* DATASET SECTION:

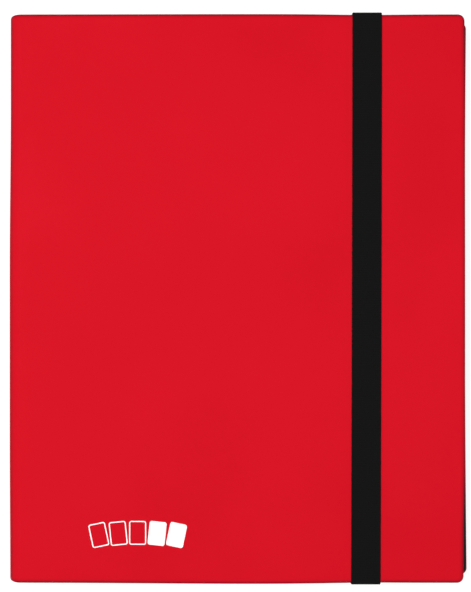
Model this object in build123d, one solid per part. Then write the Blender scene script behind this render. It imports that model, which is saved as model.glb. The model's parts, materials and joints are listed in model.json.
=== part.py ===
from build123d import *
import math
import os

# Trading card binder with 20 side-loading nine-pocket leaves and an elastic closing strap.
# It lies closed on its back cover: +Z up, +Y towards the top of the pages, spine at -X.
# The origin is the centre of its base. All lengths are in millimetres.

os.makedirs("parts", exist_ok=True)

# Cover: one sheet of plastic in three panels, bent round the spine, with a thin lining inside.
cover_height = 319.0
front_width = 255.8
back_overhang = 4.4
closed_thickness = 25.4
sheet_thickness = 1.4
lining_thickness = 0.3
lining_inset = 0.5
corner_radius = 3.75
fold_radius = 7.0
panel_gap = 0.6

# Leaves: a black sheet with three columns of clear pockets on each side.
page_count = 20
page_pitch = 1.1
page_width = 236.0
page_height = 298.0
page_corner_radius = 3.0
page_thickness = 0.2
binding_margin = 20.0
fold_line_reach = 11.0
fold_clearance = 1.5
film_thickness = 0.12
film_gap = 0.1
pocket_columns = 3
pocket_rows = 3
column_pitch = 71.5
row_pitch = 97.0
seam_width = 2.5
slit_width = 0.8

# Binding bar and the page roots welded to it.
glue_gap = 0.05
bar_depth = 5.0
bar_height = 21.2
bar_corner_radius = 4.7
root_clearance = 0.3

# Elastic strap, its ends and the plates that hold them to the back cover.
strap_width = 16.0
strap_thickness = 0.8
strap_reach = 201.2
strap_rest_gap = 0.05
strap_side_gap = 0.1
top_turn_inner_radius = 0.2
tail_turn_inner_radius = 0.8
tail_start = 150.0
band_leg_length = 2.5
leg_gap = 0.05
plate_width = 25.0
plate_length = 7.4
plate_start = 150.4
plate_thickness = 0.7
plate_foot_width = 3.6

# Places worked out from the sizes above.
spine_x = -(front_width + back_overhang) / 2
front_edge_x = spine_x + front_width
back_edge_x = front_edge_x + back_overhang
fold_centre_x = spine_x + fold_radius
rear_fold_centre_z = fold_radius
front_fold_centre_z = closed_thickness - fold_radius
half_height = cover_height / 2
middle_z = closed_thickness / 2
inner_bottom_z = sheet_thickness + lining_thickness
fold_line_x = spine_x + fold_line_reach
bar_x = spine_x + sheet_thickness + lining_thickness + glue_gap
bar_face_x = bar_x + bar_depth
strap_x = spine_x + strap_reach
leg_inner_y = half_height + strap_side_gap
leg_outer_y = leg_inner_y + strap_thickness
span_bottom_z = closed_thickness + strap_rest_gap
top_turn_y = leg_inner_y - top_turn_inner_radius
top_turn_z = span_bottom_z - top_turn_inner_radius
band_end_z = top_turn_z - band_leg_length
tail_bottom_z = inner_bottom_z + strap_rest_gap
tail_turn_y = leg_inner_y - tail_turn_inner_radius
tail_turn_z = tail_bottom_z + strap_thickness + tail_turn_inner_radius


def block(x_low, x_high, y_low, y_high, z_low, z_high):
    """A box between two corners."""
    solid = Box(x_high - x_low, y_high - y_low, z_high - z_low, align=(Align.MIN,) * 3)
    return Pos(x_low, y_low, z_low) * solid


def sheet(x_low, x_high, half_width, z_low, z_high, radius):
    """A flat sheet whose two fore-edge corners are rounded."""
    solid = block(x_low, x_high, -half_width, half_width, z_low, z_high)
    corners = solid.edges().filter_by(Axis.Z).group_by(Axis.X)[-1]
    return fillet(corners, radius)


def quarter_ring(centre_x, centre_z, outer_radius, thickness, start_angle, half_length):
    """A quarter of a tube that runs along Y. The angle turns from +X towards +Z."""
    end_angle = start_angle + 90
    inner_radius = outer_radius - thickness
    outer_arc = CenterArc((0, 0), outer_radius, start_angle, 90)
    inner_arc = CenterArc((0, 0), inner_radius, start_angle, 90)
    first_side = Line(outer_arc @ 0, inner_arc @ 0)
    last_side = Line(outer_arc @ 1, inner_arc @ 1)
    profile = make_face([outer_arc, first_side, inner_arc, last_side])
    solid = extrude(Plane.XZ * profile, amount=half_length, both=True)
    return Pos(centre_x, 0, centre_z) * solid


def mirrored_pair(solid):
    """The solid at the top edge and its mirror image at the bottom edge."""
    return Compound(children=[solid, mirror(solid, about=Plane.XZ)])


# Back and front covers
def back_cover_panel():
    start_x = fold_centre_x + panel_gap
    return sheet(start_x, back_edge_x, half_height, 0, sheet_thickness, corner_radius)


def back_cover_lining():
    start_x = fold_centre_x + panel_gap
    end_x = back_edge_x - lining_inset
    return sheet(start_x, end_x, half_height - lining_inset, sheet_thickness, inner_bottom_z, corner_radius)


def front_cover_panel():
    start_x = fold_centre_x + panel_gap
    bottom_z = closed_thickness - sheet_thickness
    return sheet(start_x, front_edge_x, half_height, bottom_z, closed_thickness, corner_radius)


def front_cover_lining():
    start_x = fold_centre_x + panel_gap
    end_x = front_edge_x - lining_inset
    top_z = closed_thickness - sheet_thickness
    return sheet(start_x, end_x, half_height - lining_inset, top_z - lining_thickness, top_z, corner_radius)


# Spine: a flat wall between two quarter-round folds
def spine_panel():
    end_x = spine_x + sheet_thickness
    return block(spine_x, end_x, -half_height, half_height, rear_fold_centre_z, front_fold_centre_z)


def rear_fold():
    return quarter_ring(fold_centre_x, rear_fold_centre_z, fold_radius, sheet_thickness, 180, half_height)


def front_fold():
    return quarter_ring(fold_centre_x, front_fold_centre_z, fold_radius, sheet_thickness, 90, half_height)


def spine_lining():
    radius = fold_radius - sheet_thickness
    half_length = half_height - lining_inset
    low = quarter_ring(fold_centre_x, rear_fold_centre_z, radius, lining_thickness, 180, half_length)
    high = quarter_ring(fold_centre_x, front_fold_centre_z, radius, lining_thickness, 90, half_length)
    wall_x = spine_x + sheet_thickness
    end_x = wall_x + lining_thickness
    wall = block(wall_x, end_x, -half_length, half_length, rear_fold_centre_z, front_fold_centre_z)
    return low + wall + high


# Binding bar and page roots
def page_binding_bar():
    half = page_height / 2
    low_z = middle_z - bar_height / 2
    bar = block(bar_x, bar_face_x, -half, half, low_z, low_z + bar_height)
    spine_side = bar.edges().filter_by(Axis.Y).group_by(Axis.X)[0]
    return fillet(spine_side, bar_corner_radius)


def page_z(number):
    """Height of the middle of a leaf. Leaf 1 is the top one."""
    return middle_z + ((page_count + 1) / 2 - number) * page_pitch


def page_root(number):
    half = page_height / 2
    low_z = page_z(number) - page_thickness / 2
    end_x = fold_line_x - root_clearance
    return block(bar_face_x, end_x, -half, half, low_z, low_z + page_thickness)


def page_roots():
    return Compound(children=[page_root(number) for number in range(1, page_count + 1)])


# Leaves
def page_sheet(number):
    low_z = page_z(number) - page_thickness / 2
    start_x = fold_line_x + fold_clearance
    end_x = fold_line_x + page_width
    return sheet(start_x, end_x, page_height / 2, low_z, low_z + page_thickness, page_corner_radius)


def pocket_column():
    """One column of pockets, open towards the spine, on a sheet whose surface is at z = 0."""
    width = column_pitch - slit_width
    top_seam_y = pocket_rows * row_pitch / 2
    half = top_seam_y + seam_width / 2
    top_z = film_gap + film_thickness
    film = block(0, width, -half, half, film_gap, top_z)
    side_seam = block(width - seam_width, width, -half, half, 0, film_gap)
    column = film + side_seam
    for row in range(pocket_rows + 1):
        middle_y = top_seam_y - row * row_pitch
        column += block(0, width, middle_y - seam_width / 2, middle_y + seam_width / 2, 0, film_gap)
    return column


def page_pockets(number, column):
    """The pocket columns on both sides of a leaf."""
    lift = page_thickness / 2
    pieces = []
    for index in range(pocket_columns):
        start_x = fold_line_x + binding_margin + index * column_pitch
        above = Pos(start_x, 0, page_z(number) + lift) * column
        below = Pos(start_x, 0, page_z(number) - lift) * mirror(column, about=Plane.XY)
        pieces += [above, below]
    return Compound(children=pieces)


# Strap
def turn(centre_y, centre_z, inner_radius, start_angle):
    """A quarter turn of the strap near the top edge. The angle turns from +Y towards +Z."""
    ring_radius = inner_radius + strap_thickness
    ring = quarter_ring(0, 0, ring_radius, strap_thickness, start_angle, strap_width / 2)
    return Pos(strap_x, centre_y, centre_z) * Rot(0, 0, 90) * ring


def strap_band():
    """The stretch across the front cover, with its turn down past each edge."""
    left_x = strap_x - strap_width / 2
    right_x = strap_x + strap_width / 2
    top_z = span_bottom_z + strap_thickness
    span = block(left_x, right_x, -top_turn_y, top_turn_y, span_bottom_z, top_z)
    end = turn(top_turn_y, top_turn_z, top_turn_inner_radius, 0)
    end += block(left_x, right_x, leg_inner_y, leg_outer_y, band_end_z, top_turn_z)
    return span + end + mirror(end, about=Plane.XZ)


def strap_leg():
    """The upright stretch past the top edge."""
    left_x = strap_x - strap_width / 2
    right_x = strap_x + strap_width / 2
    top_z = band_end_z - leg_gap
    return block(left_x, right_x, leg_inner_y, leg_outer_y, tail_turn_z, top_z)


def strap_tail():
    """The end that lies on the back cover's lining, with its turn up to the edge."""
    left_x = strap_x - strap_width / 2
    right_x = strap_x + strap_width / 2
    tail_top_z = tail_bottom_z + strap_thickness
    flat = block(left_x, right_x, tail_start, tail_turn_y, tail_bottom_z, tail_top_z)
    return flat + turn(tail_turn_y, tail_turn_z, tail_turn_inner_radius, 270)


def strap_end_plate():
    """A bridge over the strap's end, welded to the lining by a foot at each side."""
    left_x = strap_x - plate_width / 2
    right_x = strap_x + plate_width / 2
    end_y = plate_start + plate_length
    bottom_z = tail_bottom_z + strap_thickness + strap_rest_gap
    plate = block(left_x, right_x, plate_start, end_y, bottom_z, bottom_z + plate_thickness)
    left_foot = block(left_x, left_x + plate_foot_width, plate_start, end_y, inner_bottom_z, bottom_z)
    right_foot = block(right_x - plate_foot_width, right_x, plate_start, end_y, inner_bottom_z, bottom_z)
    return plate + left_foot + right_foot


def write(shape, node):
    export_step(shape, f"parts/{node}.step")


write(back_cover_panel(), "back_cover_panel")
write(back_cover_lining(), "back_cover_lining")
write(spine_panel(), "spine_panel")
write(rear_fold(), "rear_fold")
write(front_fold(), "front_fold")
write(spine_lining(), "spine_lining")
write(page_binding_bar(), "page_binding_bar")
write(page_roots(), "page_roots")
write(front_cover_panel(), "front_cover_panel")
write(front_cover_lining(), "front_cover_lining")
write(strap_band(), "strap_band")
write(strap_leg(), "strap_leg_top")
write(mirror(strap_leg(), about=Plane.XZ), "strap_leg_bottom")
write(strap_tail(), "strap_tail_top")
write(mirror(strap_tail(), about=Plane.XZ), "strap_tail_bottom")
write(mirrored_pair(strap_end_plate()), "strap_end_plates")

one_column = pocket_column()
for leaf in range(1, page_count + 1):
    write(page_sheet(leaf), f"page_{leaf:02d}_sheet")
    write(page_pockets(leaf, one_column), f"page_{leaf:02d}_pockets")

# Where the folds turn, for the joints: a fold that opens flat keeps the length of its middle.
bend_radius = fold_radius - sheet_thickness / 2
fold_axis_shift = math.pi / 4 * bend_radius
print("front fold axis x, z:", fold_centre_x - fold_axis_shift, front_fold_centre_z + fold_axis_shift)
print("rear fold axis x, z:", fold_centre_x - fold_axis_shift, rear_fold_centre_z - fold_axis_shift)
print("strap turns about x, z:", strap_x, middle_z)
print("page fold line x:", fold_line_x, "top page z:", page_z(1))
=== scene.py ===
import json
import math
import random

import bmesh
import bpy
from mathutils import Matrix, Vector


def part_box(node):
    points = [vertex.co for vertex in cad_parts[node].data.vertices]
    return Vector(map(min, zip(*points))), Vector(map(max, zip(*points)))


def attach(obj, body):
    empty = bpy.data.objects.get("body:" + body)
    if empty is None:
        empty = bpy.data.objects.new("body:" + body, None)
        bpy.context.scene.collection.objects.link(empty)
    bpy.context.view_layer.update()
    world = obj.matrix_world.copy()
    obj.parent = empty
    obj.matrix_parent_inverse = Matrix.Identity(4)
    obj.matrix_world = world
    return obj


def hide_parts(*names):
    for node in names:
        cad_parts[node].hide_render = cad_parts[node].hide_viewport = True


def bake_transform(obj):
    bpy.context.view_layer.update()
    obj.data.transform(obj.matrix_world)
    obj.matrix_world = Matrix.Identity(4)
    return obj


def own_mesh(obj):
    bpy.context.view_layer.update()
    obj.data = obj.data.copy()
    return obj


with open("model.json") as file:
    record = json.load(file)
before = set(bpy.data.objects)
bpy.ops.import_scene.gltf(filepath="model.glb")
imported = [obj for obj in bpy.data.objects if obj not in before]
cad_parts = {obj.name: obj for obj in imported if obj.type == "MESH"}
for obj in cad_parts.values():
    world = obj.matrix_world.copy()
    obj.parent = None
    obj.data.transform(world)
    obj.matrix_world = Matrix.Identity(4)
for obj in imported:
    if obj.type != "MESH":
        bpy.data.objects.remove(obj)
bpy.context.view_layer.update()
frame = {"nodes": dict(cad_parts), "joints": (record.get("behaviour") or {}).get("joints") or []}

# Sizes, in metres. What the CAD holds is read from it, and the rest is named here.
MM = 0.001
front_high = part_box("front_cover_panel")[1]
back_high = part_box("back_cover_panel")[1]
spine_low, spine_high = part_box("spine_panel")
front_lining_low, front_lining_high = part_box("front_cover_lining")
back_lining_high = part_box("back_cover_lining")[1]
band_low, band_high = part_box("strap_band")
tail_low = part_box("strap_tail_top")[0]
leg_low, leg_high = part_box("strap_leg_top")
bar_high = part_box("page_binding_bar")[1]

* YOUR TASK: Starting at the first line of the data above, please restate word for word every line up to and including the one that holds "root_clearance = 0.3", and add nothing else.

* CORRECT OUTPUT:
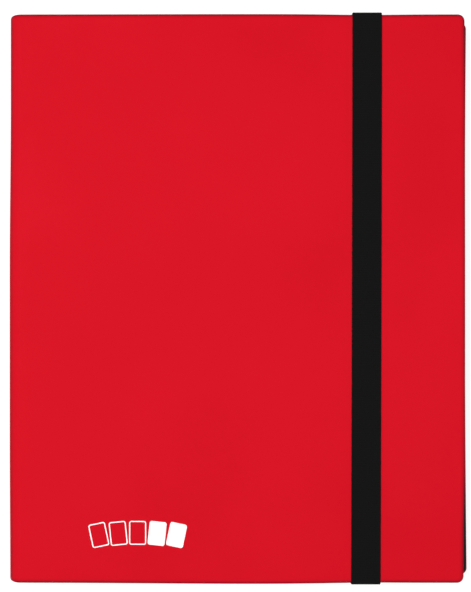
Model this object in build123d, one solid per part. Then write the Blender scene script behind this render. It imports that model, which is saved as model.glb. The model's parts, materials and joints are listed in model.json.
=== part.py ===
from build123d import *
import math
import os

# Trading card binder with 20 side-loading nine-pocket leaves and an elastic closing strap.
# It lies closed on its back cover: +Z up, +Y towards the top of the pages, spine at -X.
# The origin is the centre of its base. All lengths are in millimetres.

os.makedirs("parts", exist_ok=True)

# Cover: one sheet of plastic in three panels, bent round the spine, with a thin lining inside.
cover_height = 319.0
front_width = 255.8
back_overhang = 4.4
closed_thickness = 25.4
sheet_thickness = 1.4
lining_thickness = 0.3
lining_inset = 0.5
corner_radius = 3.75
fold_radius = 7.0
panel_gap = 0.6

# Leaves: a black sheet with three columns of clear pockets on each side.
page_count = 20
page_pitch = 1.1
page_width = 236.0
page_height = 298.0
page_corner_radius = 3.0
page_thickness = 0.2
binding_margin = 20.0
fold_line_reach = 11.0
fold_clearance = 1.5
film_thickness = 0.12
film_gap = 0.1
pocket_columns = 3
pocket_rows = 3
column_pitch = 71.5
row_pitch = 97.0
seam_width = 2.5
slit_width = 0.8

# Binding bar and the page roots welded to it.
glue_gap = 0.05
bar_depth = 5.0
bar_height = 21.2
bar_corner_radius = 4.7
root_clearance = 0.3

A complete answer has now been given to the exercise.